From the far end of the fusion scale comes Canteca de Macao (Sat., Willy St., 7:30-9 pm), a nine-piece outfit from the melting pot of twenty-first century Madrid. The name must come from the fact that the Chinese island of Macao, a Portugese-controlled port of trade and a hotspot in the world system from the sixteenth century through the end of the twentieth.  Canteca de Macao creates its own cultural crossroads, mixing flamenco, salsa, cumbia, reggae, reggaeton, jazz, rock, punky Madrileño style and a deep rebellious streak.  Besides breaking musical boundaries, Canteca de Macao cuts loose from capitalist orthodoxy.  You can download all their tunes for free [http://cantecademacao.net/es/] as long as you tweet about it or share on Facebook, and after putting out three albums on Warner, their 2012 release, Nunca Es Tarde, was fueled entirely by crowdfunding.

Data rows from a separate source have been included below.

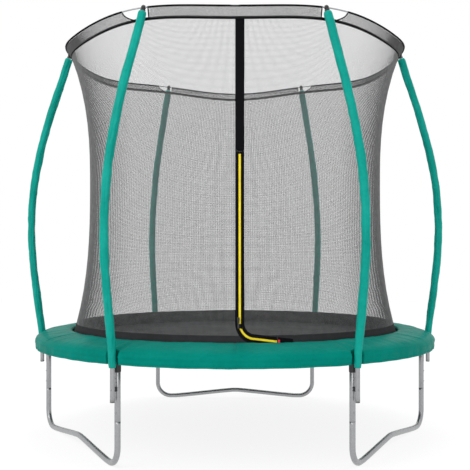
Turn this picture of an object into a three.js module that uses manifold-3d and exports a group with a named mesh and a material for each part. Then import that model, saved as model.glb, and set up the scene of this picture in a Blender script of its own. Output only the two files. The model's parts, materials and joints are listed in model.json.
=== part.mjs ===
// Backyard trampoline with a safety net: six-legged steel frame, sprung mat, padded ring,
// six bowed net poles in foam sleeves, and a waisted net hung from a top ring.
// Millimetres, +Z up, origin on the ground under the centre, entrance facing -Y.

import * as THREE from 'three';
import { mergeVertices } from 'three/addons/utils/BufferGeometryUtils.js';
import Module from 'manifold-3d';

const wasm = await Module();
wasm.setup();

// ---------- driving dimensions ----------

const FIT = 0.4;                  // clearance between pieces that slide into each other
const TOUCH = 0.6;                // gap between pieces that lie on each other
const FAR = 3000;                 // longer than the object, for cutting prisms

const RING_FACETS = 36;           // facets round every full circle of the object
const TUBE_FACETS = 12;           // facets round a leg tube
const SLIM_FACETS = 8;            // facets round a rail, pole or sleeve
const ROD_FACETS = 6;

const FRAME_R = 1204;             // centre line of the round frame
const TUBE_R = 16;                // frame and leg tube, outside
const TUBE_WALL = 1.5;
const RAIL_Z = 592;               // centre line height of the round frame
const RAIL_FACETS = 6;            // straight lengths in one 60 degree rail
const RAIL_SPIGOT = 60;           // length of a rail that reaches into the next one
const SOCKET_DROP = 36;           // rail centre line down to the shoulder of its leg socket
const SPIGOT_LENGTH = 60;         // leg socket spigot below its shoulder

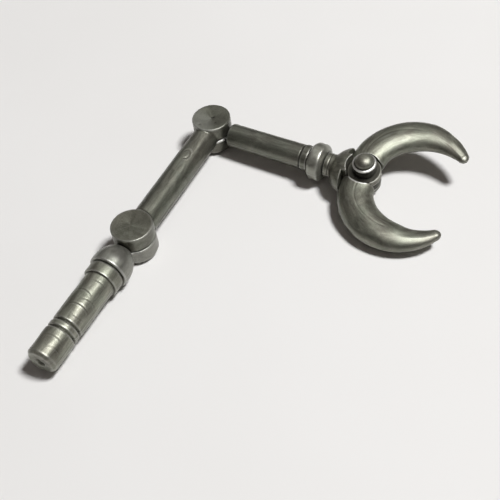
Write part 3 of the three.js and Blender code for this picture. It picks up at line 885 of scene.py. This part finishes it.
def area_light(name, azimuth, elevation, size, power, color, shows):
    """A round soft light aimed at the origin. It shows only in matt shading or only in reflections.
    Azimuth is counter-clockwise from +X, in degrees."""
    light = bpy.data.lights.new(name, "AREA")
    light.shape = "DISK"
    light.size = size
    light.energy = power
    light.color = color
    obj = bpy.data.objects.new(name, light)
    a, e = math.radians(azimuth), math.radians(elevation)
    away = Vector((math.cos(a) * math.cos(e), math.sin(a) * math.cos(e), math.sin(e)))
    obj.location = away * LIGHT_DISTANCE
    obj.rotation_mode = "QUATERNION"
    obj.rotation_quaternion = away.to_track_quat("Z", "Y")
    obj.visible_diffuse = shows == "matt"
    obj.visible_glossy = shows == "glossy"
    scene.collection.objects.link(obj)


area_light("window", -7, 62, 0.36, 27.5, (0.995, 0.998, 1.0), "matt")
area_light("near_card", -45, 70, 1.15, 33.0, (1.0, 1.0, 0.99), "glossy")
area_light("window_card", 2, 63, 0.45, 5.0, (1.0, 1.0, 0.99), "glossy")
area_light("far_card", 90, 48, 1.3, 2.2, (1.0, 1.0, 0.96), "glossy")

world = bpy.data.worlds.new("room")
world.use_nodes = True
background = world.node_tree.nodes["Background"]
background.inputs["Color"].default_value = (1.0, 0.88, 0.82, 1)
background.inputs["Strength"].default_value = 0.085
scene.world = world

# The camera looks down on the arm from the -Y side and is rolled a little about its line of sight.
CAMERA_FROM_ELBOW_1 = Vector((0.026021, -0.140688, 0.155410))
CAMERA_TILT = math.radians(49.795)
CAMERA_ROLL = math.radians(-9.197)
CAMERA_SHIFT = -0.0026
CAMERA_LENS = 64.8
camera_data = bpy.data.cameras.new("camera")
camera_data.sensor_width = 36
camera_data.lens = CAMERA_LENS
camera_data.shift_y = CAMERA_SHIFT
camera = bpy.data.objects.new("camera", camera_data)
scene.collection.objects.link(camera)
ahead = Vector((0, math.cos(CAMERA_TILT), -math.sin(CAMERA_TILT)))
level_right, level_up = Vector((1, 0, 0)), Vector((0, math.sin(CAMERA_TILT), math.cos(CAMERA_TILT)))
right = math.cos(CAMERA_ROLL) * level_right + math.sin(CAMERA_ROLL) * level_up
up = -math.sin(CAMERA_ROLL) * level_right + math.cos(CAMERA_ROLL) * level_up
camera.matrix_world = Matrix.Translation(Vector(ELBOW_1) + CAMERA_FROM_ELBOW_1) @ Matrix(
    (right, up, -ahead)).transposed().to_4x4()
scene.camera = camera
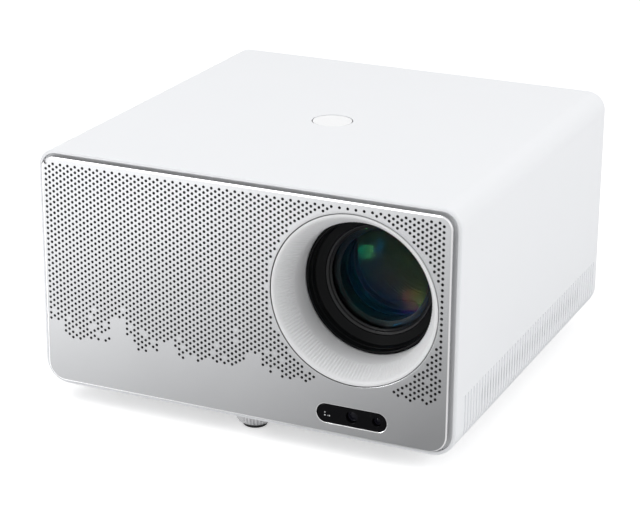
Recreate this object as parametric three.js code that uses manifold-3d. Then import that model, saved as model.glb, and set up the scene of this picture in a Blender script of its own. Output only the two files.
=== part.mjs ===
// A compact video projector: a white rounded sleeve with a perforated aluminium front, a deep
// lens hood, side air slots, a flush button on top and a screw foot under the front edge.
// Millimetres, +Z up, the front facing -Y. The origin is on the table, under the middle.

import * as THREE from 'three';
import { mergeVertices } from 'three/addons/utils/BufferGeometryUtils.js';
import Module from 'manifold-3d';

const wasm = await Module();
wasm.setup();

// Fits and facets shared by every piece
const clearance = 0.3;
const overrun = 1;
const smallestRound = 0.2;
const cornerFacets = 4;
const roundSteps = 2;
const largeFacets = 32;
const mediumFacets = 16;
const smallFacets = 8;

// Case
const caseWidth = 238;
const caseHeight = 132.4;
const sleeveDepth = 233;
const standHeight = 9.2;
const topCornerRadius = 10.5;
const bottomCornerRadius = 13.5;
const sleeveWall = 2.5;
const lipWall = 2.2;
const edgeRound = 1.7;
const rebateDepth = 8;
const panelProud = 3;
const panelGap = 1.05;

const depth = sleeveDepth + panelProud;
const frontY = -depth / 2;
const backY = depth / 2;
const sleeveFrontY = frontY + panelProud;
const rebateY = sleeveFrontY + rebateDepth;
const caseBottom = standHeight;
const caseTop = caseBottom + caseHeight;
const middleZ = (caseBottom + caseTop) / 2;
const panelInset = lipWall + panelGap;

// Side air grooves and slots, drawn at three times the real width and pitch, measured back from
// the sleeve's front and up from its bottom
const grooveStart = 15.1;
const grooveEnd = 225;
const groovePitch = 12.6;
const grooveWidth = 4.2;
const grooveDepth = 0.8;
const grooveHeight = 31;
const slotStart = 38;
const slotEnd = 197;
const slotLow = 16.3;
const slotHigh = 24;

// Opening for the base cover, with screw pads beside it
const baseLedge = 5.5;
const openingFrontSetback = 8;
const openingBackSetback = 12;
const openingRound = 6;
const padWidth = 14;
const padLength = 16;
const padHeight = 7;
const padOverhang = 9;
const padSetback = 3;
const padScrewInset = 4.5;

const openingHalf = caseWidth / 2 - bottomCornerRadius - baseLedge;
const openingFrontY = sleeveFrontY + openingFrontSetback;
const openingBackY = backY - openingBackSetback;
const openingMiddleY = (openingFrontY + openingBackY) / 2;
const openingLength = openingBackY - openingFrontY;
const baseScrewX = openingHalf - padScrewInset;
const baseScrewYs = [openingFrontY + padSetback + padLength / 2, openingBackY - padSetback - padLength / 2];

// Rear cover, its corner pads and its exhaust grille
const rearRecess = 3;
const rearThickness = 2.5;
const rearPadSize = 12;
const rearPadLength = 12;
const rearScrewInset = 7;
const rearScrewRise = 24;
const exhaustRadius = 36;
const exhaustSlotPitch = 9;
const exhaustSlotHeight = 4.5;

const rearOuterY = backY - rearRecess;
const rearInnerY = rearOuterY - rearThickness;
const rearScrewX = caseWidth / 2 - sleeveWall - rearScrewInset;
const rearScrewZs = [caseBottom + rearScrewRise, caseTop - rearScrewRise];

// Screws, all alike
const screwRadius = 1.5;
const screwLength = 7;
const screwHeadRadius = 2.8;
const screwHeadHeight = 1.1;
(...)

Madison World Music Festival Number Nine wraps as always with an outdoor finale.  Chicago’s DJ Warp, a staple of Windy City nightlife since at least 2003 (his day gig is organizing events for Chicago’s Department of Cultural Affairs), spins world beat on the Union Terrace (10-11:30 pm).  It’s your best opportunity to take one last unencumbered, ice-cream licking turn around that sanctified outdoor spot, since it’s just about two weeks till the first fall freeze.
         And oh yes, there’s an encore.  If you missed Canteca de Macao, or want to catch them again, or you just couldn’t boogie like you wanted on the concrete at the Terrace and your feet still want to move, head down to the Cardinal Bar, 418 E. Wilson, where the dance floor is beautiful, on Sunday, Sept. 16, at 9 pm.